Oklahoma starting lineup:
- Tanner Groves +8.8
- Jacob Groves +3.8
- Jalen Hill +0.6
- CJ Noland -5.1
- Grant Sherfield +7.5
- Total +15.6 – this lineup would outscore a perfectly average team by 15.6 points per 100 possessions
Arkansas starting lineup:
- Makhi Mitchell +8.7
- Jordan Walsh +2.5
- Ricky Council +6.6
- Nick Smith +6.9
- Anthony Black +6.8
- Total +31.5
So the Hogs’ starters are about 15.9 points per 100 possessions better than Oklahoma’s. In a 70-possession game, that equates to an 11-point gap. But the Sooners’ top three reserves have a combined aBPM of +14.8, while Arkansas’ top three reserves (Devo Davis, Kamani Johnson, Jalen Graham) total just +4.4. With the Hogs’ sixth man gone for the year, Arkansas’ bench is going to need to step up, because the Sooners suffer very little dropoff when their starters need a breather.
Keys to the Game
- Defend in the post. The Hogs got bombed on from 3-point land in last year’s meeting. This year’s team will smother the perimeter, but defensive success depends on surviving 1-on-1 encounters in the post. If the Sooners are able to get those shots to drop, this could be a rough game.

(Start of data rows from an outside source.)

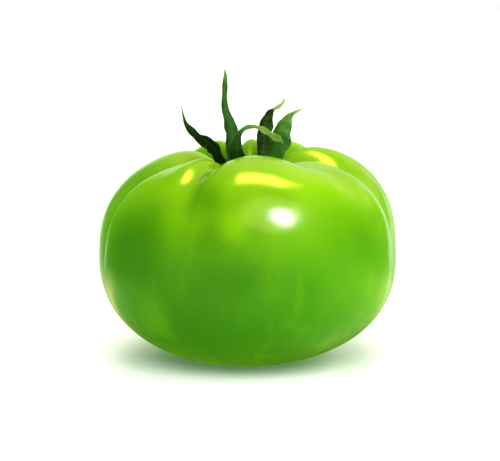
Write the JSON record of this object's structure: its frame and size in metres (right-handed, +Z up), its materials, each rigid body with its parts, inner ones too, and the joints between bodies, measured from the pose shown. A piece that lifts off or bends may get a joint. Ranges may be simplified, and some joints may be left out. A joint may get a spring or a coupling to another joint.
{
  "type": "green tomato",
  "caption": "Green beefsteak tomato, ribbed and slightly flattened, with its curled calyx in the stem cavity, resting on a small flat spot.",
  "frame": {"origin": "centre of the base, on the surface that the fruit rests on", "axes": "+Z up along the fruit's core towards the stem cavity, +X to the right of the pictured front, +Y away from its viewer"},
  "size_m": [0.088, 0.0884, 0.0861],
  "materials": {
    "green_skin": "smooth waxy skin with a soft gloss",
    "sepal_green": "matte leaf with short hairs"
  },
  "bodies": {
    "root": {"fruit": "green_skin", "calyx": "sepal_green"}
  },
  "joints": []
}
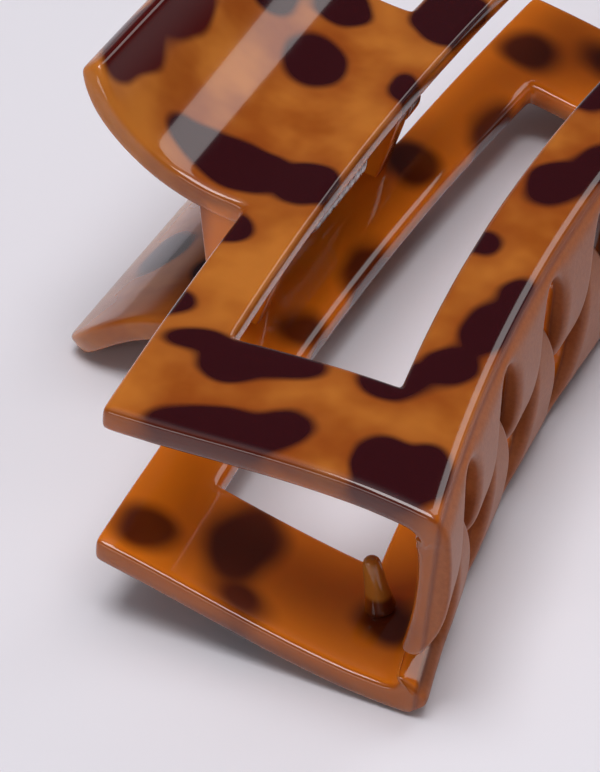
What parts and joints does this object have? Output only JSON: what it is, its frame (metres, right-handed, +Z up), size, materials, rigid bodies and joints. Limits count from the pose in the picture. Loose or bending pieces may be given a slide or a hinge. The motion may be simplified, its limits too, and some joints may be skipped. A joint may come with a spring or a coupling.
{
  "type": "hair claw clip",
  "caption": "Rectangular hair claw clip: two windowed, toothed jaws with flared finger tabs, sprung about a steel hinge pin.",
  "frame": {"origin": "centre of the footprint on the table, with the clip lying closed on its lower jaw", "axes": "+Y along the hinge and the jaws' length, +X towards the teeth, +Z up from the table to the upper jaw"},
  "size_m": [0.0534, 0.09, 0.034],
  "materials": {
    "tortoiseshell_plastic": "gloss outer skin, satin teeth",
    "pin_steel": "drawn wire",
    "spring_steel": "drawn wire"
  },
  "bodies": {
    "lower_jaw": {"lower_jaw": "tortoiseshell_plastic", "hinge_pin": "pin_steel", "torsion_spring": "spring_steel"},
    "upper_jaw": {"upper_jaw": "tortoiseshell_plastic"}
  },
  "joints": [
    {"name": "jaw_hinge", "type": "hinge", "parent": "lower_jaw", "child": "upper_jaw", "pos_m": [-0.00785, 0, 0.01521], "axis": [0, -1, 0], "range_deg": [0, 76], "stiffness_Nm_per_rad": 0.2, "springref_deg": -42.97, "deforming": ["torsion_spring"]}
  ]
}
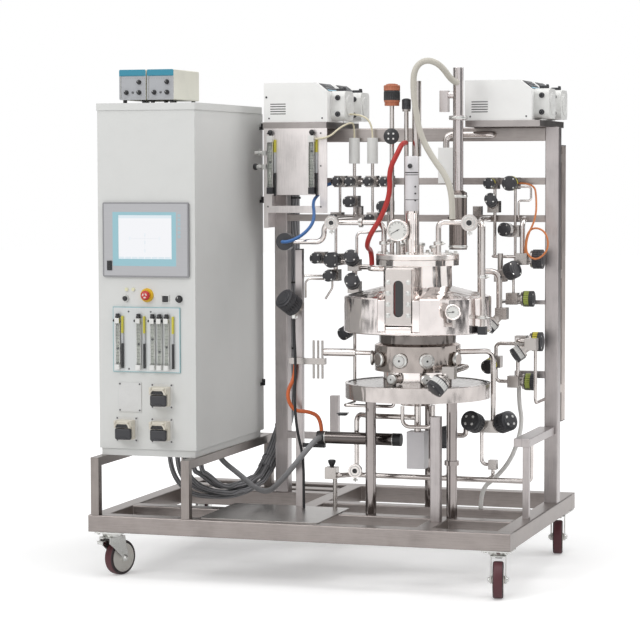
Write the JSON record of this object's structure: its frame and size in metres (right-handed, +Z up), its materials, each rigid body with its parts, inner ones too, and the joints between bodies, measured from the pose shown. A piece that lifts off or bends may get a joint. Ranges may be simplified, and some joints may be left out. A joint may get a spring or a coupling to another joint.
{
  "type": "pilot bioreactor skid",
  "caption": "Stirred stainless bioreactor vessel with valves, hose pumps and a control cabinet on a castered frame.",
  "frame": {"origin": "centre of the base on the floor", "axes": "+X to the right along the front of the base, +Y to the back, +Z up"},
  "size_m": [1.527, 1.1624, 1.8278],
  "materials": {
    "stainless_tube": "satin ground square tube",
    "stainless_sheet": "brushed sheet",
    "polished_steel": "mirror to satin polished stainless steel",
    "zinc": "bright zinc plate",
    "cabinet_paint": "pale grey fine-textured powder coat",
    "brushed_panel": "brushed aluminium bezel",
    "screen_glass": "lit display behind a matt film",
    "cream_paint": "cream enamel",
    "pump_paint": "light grey enamel",
    "drive_paint": "light grey enamel",
    "white_plastic": "white sheet",
    "cream_plastic": "cream moulding",
    "charcoal_plastic": "charcoal moulding",
    "black_plastic": "black moulding",
    "red_plastic": "glossy red mushroom head",
    "clear_tube": "clear borosilicate tube",
    "sight_pane": "dark sight glass",
    "caster_tread": "burgundy tread on a pale core",
    "cable_sheath": "grey cable sheath",
    "hose_rubber": "hose rubber"
  },
  "bodies": {
    "skid": {"base_frame": "stainless_tube", "cabinet_stand": "stainless_tube", "process_frame": "stainless_tube", "shelf_plate": "stainless_sheet", "caster_plates": "zinc", "cabinet_body": "cabinet_paint", "cabinet_cap": "cabinet_paint", "hmi_bezel": "brushed_panel", "hmi_screen": "screen_glass", "control_fittings": "black_plastic", "flowmeter_panel": "white_plastic", "rotameter_tubes": "clear_tube", "pump_plates": "white_plastic", "pump_heads": "cream_plastic", "instrument_cases": "cream_paint", "instrument_knobs": "black_plastic", "top_pump_cases": "pump_paint", "top_pump_heads": "cream_plastic", "pump_trays": "stainless_sheet", "rotameter_bracket": "stainless_sheet", "vessel_shell": "polished_steel", "vessel_jacket": "polished_steel", "head_plate": "polished_steel", "vessel_legs": "polished_steel", "sight_frame": "polished_steel", "sight_glass": "sight_pane", "gauges": "polished_steel", "agitator_drive": "drive_paint", "exhaust_column": "polished_steel", "process_pipes": "polished_steel", "valve_bodies": "polished_steel", "valve_actuators": "black_plastic", "heater_cylinder": "polished_steel", "cable_loom": "cable_sheath", "hoses": "hose_rubber"},
    "fork_front_left": {"caster_fork_front_left": "zinc"},
    "wheel_front_left": {"caster_wheel_front_left": "caster_tread"},
    "fork_front_right": {"caster_fork_front_right": "zinc"},
    "wheel_front_right": {"caster_wheel_front_right": "caster_tread"},
    "fork_back_left": {"caster_fork_back_left": "zinc"},
    "wheel_back_left": {"caster_wheel_back_left": "caster_tread"},
    "fork_back_right": {"caster_fork_back_right": "zinc"},
    "wheel_back_right": {"caster_wheel_back_right": "caster_tread"},
    "door": {"cabinet_door": "cabinet_paint"},
    "estop": {"estop_button": "red_plastic"},
    "button": {"push_button": "black_plastic"},
    "rocker": {"rocker_switch": "black_plastic"},
    "selector": {"control_knob": "black_plastic"},
    "flow_needle_1": {"flow_knob_1": "black_plastic"},
    "flow_needle_2": {"flow_knob_2": "black_plastic"},
    "flow_needle_3": {"flow_knob_3": "black_plastic"},
    "flow_needle_4": {"flow_knob_4": "black_plastic"},
    "flow_needle_5": {"flow_knob_5": "black_plastic"},
    "cover_1": {"pump_cover_1": "charcoal_plastic"},
    "cover_2": {"pump_cover_2": "charcoal_plastic"},
    "cover_3": {"pump_cover_3": "charcoal_plastic"},
    "column_needle_1": {"rotameter_knob_1": "black_plastic"},
    "column_needle_2": {"rotameter_knob_2": "black_plastic"},
    "agitator": {"agitator_shaft": "polished_steel"},
    "hand_valve": {"hand_valve_knob": "black_plastic"}
  },
  "joints": [
    {"name": "swivel_front_left", "type": "hinge", "parent": "skid", "child": "fork_front_left", "pos_m": [-0.691, -0.488, 0.142], "axis": [0, 0, 1], "continuous": true},
    {"name": "roll_front_left", "type": "hinge", "parent": "fork_front_left", "child": "wheel_front_left", "pos_m": [-0.67676, -0.45277, 0.0625], "axis": [0.9272, -0.3746, 0], "continuous": true},
    {"name": "swivel_front_right", "type": "hinge", "parent": "skid", "child": "fork_front_right", "pos_m": [0.711, -0.48, 0.142], "axis": [0, 0, 1], "continuous": true},
    {"name": "roll_front_right", "type": "hinge", "parent": "fork_front_right", "child": "wheel_front_right", "pos_m": [0.7189, -0.51717, 0.0625], "axis": [-0.9781, -0.2079, 0], "continuous": true},
    {"name": "swivel_back_left", "type": "hinge", "parent": "skid", "child": "fork_back_left", "pos_m": [-0.711, 0.48, 0.142], "axis": [0, 0, 1], "continuous": true},
    {"name": "roll_back_left", "type": "hinge", "parent": "fork_back_left", "child": "wheel_back_left", "pos_m": [-0.7189, 0.51717, 0.0625], "axis": [0.9781, 0.2079, 0], "continuous": true},
    {"name": "swivel_back_right", "type": "hinge", "parent": "skid", "child": "fork_back_right", "pos_m": [0.711, 0.48, 0.142], "axis": [0, 0, 1], "continuous": true},
    {"name": "roll_back_right", "type": "hinge", "parent": "fork_back_right", "child": "wheel_back_right", "pos_m": [0.71825, 0.4427, 0.0625], "axis": [-0.9816, -0.1908, 0], "continuous": true},
    {"name": "door_hinge", "type": "hinge", "parent": "skid", "child": "door", "pos_m": [-0.379, 0.255, 1.03], "axis": [0, 0, -1], "range_deg": [0, 85]},
    {"name": "estop_press", "type": "slide", "parent": "skid", "child": "estop", "axis": [0, 1, 0], "range_m": [0, 0.004]},
    {"name": "button_press", "type": "slide", "parent": "skid", "child": "button", "axis": [0, 1, 0], "range_m": [0, 0.003], "stiffness_N_per_m": 400},
    {"name": "rocker_tilt", "type": "hinge", "parent": "skid", "child": "rocker", "pos_m": [-0.497, -0.455, 0.984], "axis": [1, 0, 0], "range_deg": [-6, 6]},
    {"name": "selector_turn", "type": "hinge", "parent": "skid", "child": "selector", "pos_m": [-0.446, -0.46, 0.984], "axis": [0, 1, 0], "range_deg": [-135, 135]},
    {"name": "flow_turn_1", "type": "hinge", "parent": "skid", "child": "flow_needle_1", "pos_m": [-0.674, -0.465, 0.92], "axis": [0, 0, 1], "range_deg": [0, 720]},
    {"name": "flow_turn_2", "type": "hinge", "parent": "skid", "child": "flow_needle_2", "pos_m": [-0.595, -0.465, 0.92], "axis": [0, 0, 1], "range_deg": [0, 720]},
    {"name": "flow_turn_3", "type": "hinge", "parent": "skid", "child": "flow_needle_3", "pos_m": [-0.542, -0.465, 0.92], "axis": [0, 0, 1], "range_deg": [0, 720]},
    {"name": "flow_turn_4", "type": "hinge", "parent": "skid", "child": "flow_needle_4", "pos_m": [-0.516, -0.465, 0.92], "axis": [0, 0, 1], "range_deg": [0, 720]},
    {"name": "flow_turn_5", "type": "hinge", "parent": "skid", "child": "flow_needle_5", "pos_m": [-0.489, -0.465, 0.92], "axis": [0, 0, 1], "range_deg": [0, 720]},
    {"name": "cover_swing_1", "type": "hinge", "parent": "skid", "child": "cover_1", "pos_m": [-0.5445, -0.4793, 0.628], "axis": [0, 0, -1], "range_deg": [0, 105]},
    {"name": "cover_swing_2", "type": "hinge", "parent": "skid", "child": "cover_2", "pos_m": [-0.679, -0.4793, 0.507], "axis": [0, 0, -1], "range_deg": [0, 105]},
    {"name": "cover_swing_3", "type": "hinge", "parent": "skid", "child": "cover_3", "pos_m": [-0.5455, -0.4793, 0.506], "axis": [0, 0, -1], "range_deg": [0, 105]},
    {"name": "column_turn_1", "type": "hinge", "parent": "skid", "child": "column_needle_1", "pos_m": [-0.291, 0.086, 1.57], "axis": [0, 0, 1], "range_deg": [0, 720]},
    {"name": "column_turn_2", "type": "hinge", "parent": "skid", "child": "column_needle_2", "pos_m": [-0.13, 0.086, 1.57], "axis": [0, 0, 1], "range_deg": [0, 720]},
    {"name": "agitator_spin", "type": "hinge", "parent": "skid", "child": "agitator", "pos_m": [0.329, -0.195, 1.13], "axis": [0, 0, 1], "continuous": true},
    {"name": "hand_valve_turn", "type": "hinge", "parent": "skid", "child": "hand_valve", "pos_m": [0.013, -0.13, 0.38], "axis": [0, 0, 1], "range_deg": [0, 360]}
  ]
}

- Finish at the rim. The opposite is key for the Arkansas offense: while the Hogs need to prevent Oklahoma from finishing its paint shots, Arkansas has to finish its own. The winner will probably be the team that shoots a better percentage at the rim.
- Find one more guy. Arkansas’ starting five is elite, but the Hogs already had a short bench before Trevon Brazile was lost for the year. Talent-wise, this is the deepest Arkansas team in more than two decades, but is there someone who hasn’t played much who’s ready to step up and give some key minutes?